[TUHS] TUHS Digest, Vol 112, Issue 1
treese at acm.org
Mon May 5 07:06:23 AEST 2014
On May 3, 2014, at 11:20 PM, Doug McIlroy <doug at cs.dartmouth.edu> wrote:
>> V6 ... on a number of machines at the Laboratory for Computer
>> Science at MIT in the late 70s - early 80s
> Interesting. I didn't realize that MIT had PDP-11 Unixes. When
> university CS departments were snapping up licenses right and
> left, MIT demurred because AT&T licensed it as a trade secret
> and MIT's lawyers (probably rightly) feared there was no way
> they could keep Unix knowledge from contaminating research
> projects.
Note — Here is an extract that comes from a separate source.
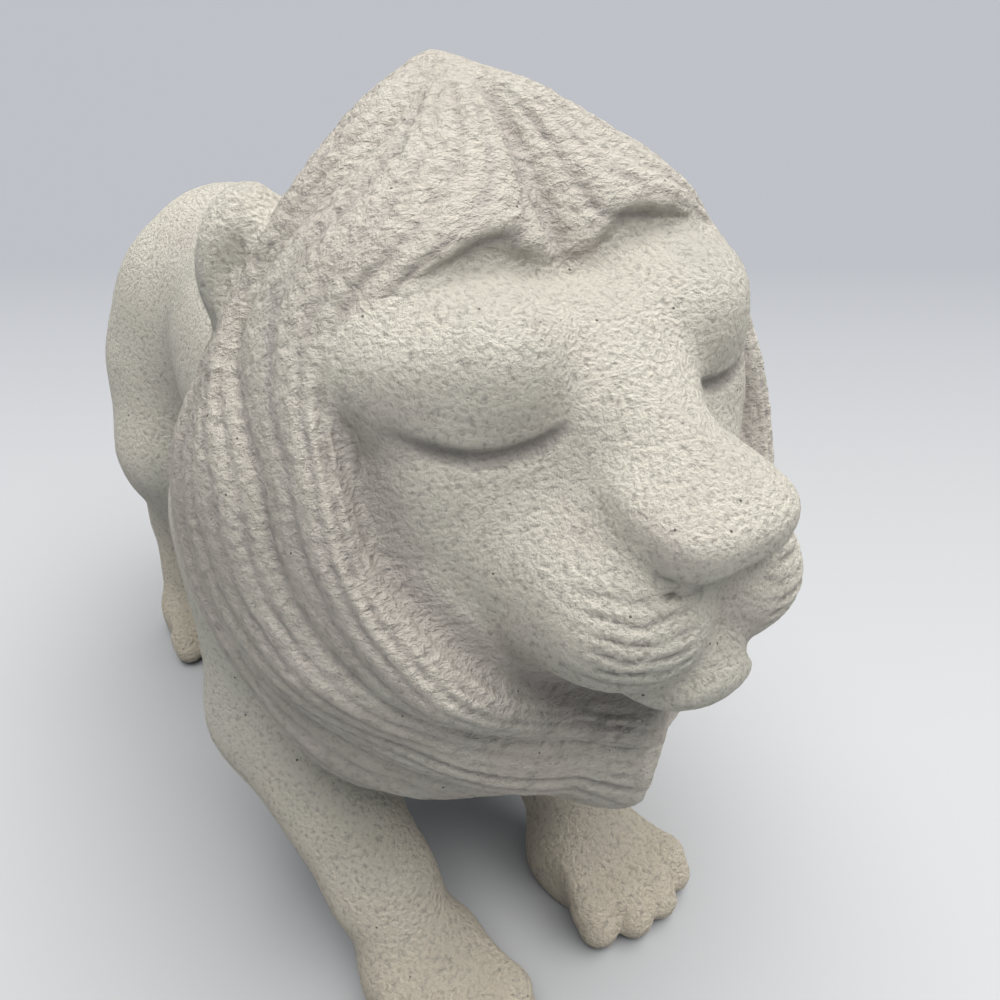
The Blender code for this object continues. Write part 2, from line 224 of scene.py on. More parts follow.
def smooth_step(start, complete, x):
    """0 before start and 1 past complete, which may lie on either side of start."""
    t = np.clip((x - start) / (complete - start), 0.0, 1.0)
    return t * t * (3.0 - 2.0 * t)


print("half way up a smooth step:", smooth_step(0.0, 10.0, 5.0))

# %% [markdown]
# The rest of the tools are a union with a fillet, a cut, and the two shapes that nearly everything
# is made of, an egg and a limb. TINY keeps a power or a division away from zero.

# %% Blended forms
TINY = 1e-6


def joined(a, b, blend):
    """Union of two distances, with a fillet of about the size of blend."""
    h = np.maximum(blend - np.abs(a - b), 0.0) / blend
    return np.minimum(a, b) - h * h * blend * 0.25


def cut(a, b, blend):
    """What is left of the solid a once b is taken out of it."""
    return -joined(-a, b, blend)


def egg(p, centre, radii, turn=(0, 0, 0), power=2.0):
    """Distance to an ellipsoid. A power above 2 fills its sides out towards a rounded box."""
    radii = np.asarray(radii, float)
    local = np.abs((p - np.asarray(centre, float)) @ turning(turn)) / radii + TINY
    level = (local**power).sum(1) ** (1.0 / power)
    slope = np.sqrt(((local ** (power - 1.0) / radii) ** 2).sum(1)) * level ** (1.0 - power)
    return (level - 1.0) / slope


def limb(p, start, end, start_radius, end_radius):
    """Distance to a rounded cone from start to end."""
    start, end = np.asarray(start, float), np.asarray(end, float)
    axis = end - start
    along = np.clip((p - start) @ axis / (axis @ axis), 0.0, 1.0)
    from_axis = np.linalg.norm(p - (start + along[:, None] * axis), axis=1)
    return from_axis - (start_radius + along * (end_radius - start_radius))


def folded_over(p):
    """The same points, with the right half folded onto the left one."""
    return np.column_stack([np.abs(p[:, 0]), p[:, 1], p[:, 2]])


centre = np.zeros((1, 3))
print("from the middle of a ball of 5 to its skin:", egg(centre, (0, 0, 0), (5, 5, 5)).round(2))

# %% [markdown]
# The mane is a ball that is taller than it is wide, pointed at the crest and drawn together into a
# keel under the chin. Seen from the front it is a curve of reach against turn, from the crest (0
# degrees) round the cheek (90) to the keel (180). Its depth and squareness vary round the same
# turn. A few knots on a curve give a fuller, truer outline here than a heap of eggs would.

# %% The ball of the mane
MANE_CENTRE_Z = 118.0
MANE_TURN = (0, 8, 16, 25, 34, 43, 52, 62, 75, 90, 105, 120, 135, 150, 165, 180)
MANE_REACH = (82, 78.5, 75, 72.5, 70, 67.5, 66, 65, 64.5, 63.5, 64, 66.5, 71, 74, 75, 74)
CHEEK_REACH = MANE_REACH[MANE_TURN.index(90)]
DEPTH_TURN = (0, 33, 58, 90, 135, 180)
MIDDLE_Y = (11, -4, -7, -3, 0, 0)
DEPTH_FRONT = (51, 52, 46, 56, 58, 61)
DEPTH_BACK = (34, 38, 48, 60, 58, 56)
SQUARENESS = (2.0, 2.2, 2.2, 2.2, 3.0, 4.5)
KEEL_SLOPE = 0.45
KEEL_HALF_WIDTH = 13.0
KEEL_FADE_Y = (-10.0, -40.0)
KEEL_FADE_Z = (104.0, 84.0)


def mane_form(p):
    """Distance to the ball of the mane, with its crest and keel, before any carving."""
    side, up = np.abs(p[:, 0]), p[:, 2] - MANE_CENTRE_Z
    turn, reach = np.degrees(np.arctan2(side, up)), np.hypot(side, up)
    outline = smooth_curve(MANE_TURN, MANE_REACH, turn)
    behind = p[:, 1] - smooth_curve(DEPTH_TURN, MIDDLE_Y, turn)
    before = smooth_curve(DEPTH_TURN, DEPTH_FRONT, turn)
    after = smooth_curve(DEPTH_TURN, DEPTH_BACK, turn)
    depth = np.where(behind < 0, before, after)
    power = smooth_curve(DEPTH_TURN, SQUARENESS, turn)
    level = ((reach / outline) ** power + (np.abs(behind) / depth + TINY) ** power) ** (1 / power)
    keel = KEEL_SLOPE * np.minimum(side, KEEL_HALF_WIDTH) * smooth_step(*KEEL_FADE_Z, p[:, 2])
    return (level - 1.0) * CHEEK_REACH + keel * smooth_step(*KEEL_FADE_Y, p[:, 1])


print("mane", 2 * CHEEK_REACH, "wide at the cheeks")

# %% [markdown]
# The face lies in the mane like a mask. Its outline is broad above, where a tip of the mane dips
# between the brows, and pointed below. A power says how broad: the higher it is, the squarer the
# outline. Several forms need this one outline, so it is a function by itself.

# %% The outline of the face
FACE_CENTRE_Z = 132.0
FACE_HALF_WIDTH = 45.0
FACE_UP = 39.5
FACE_DOWN = 42.0
FACE_POWER_ABOVE = 3.2
FACE_POWER_BELOW = 1.65
MANE_TIP = 7.0
MANE_TIP_HALF_WIDTH = 11.0
VALLEY_WIDTH = 0.12


def face_outline(p):
    """1 on the outline of the face as seen from the front, less inside it, more outside it."""
    above = p[:, 2] > FACE_CENTRE_Z
    top = FACE_UP - MANE_TIP * np.exp(-((p[:, 0] / MANE_TIP_HALF_WIDTH) ** 2))
    up = np.abs(p[:, 2] - FACE_CENTRE_Z) / np.where(above, top, FACE_DOWN) + TINY
    power = np.where(above, FACE_POWER_ABOVE, FACE_POWER_BELOW)
    side = np.abs(p[:, 0]) / FACE_HALF_WIDTH + TINY
    return (side**power + up**power) ** (1 / power)


def on_outline(outline):
    """1 on the outline of the face, and fading to 0 on both sides of it."""
    return np.exp(-(((outline - 1.0) / VALLEY_WIDTH) ** 2))


print("face", 2 * FACE_HALF_WIDTH, "wide and", FACE_UP + FACE_DOWN, "high")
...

Other places didn't worry about it, with John Lyons'
> V6 book being the biggest leak. AT&T lawyers did clamp down
> on general distribution of the book, but Bell Labs eagerly
> hired Lyons for a sabbatical visit.
> Did MIT's lawyers relent by V6 time, or did LCS somehow
> circumvent them?
As I understood it, MIT’s main objection was that they didn’t
want to get entangled in anything that would require students
to sign non-disclosure agreements. At some point, MIT did have
a license with Western Electric that did not have such a requirement.
I’m pretty sure it was at least V7, and possibly 32V; not sure about V6.
The first UNIX system I used was on a PDP-11/44 running V7m from
DEC. It was at the MIT Center for Cognitive Science.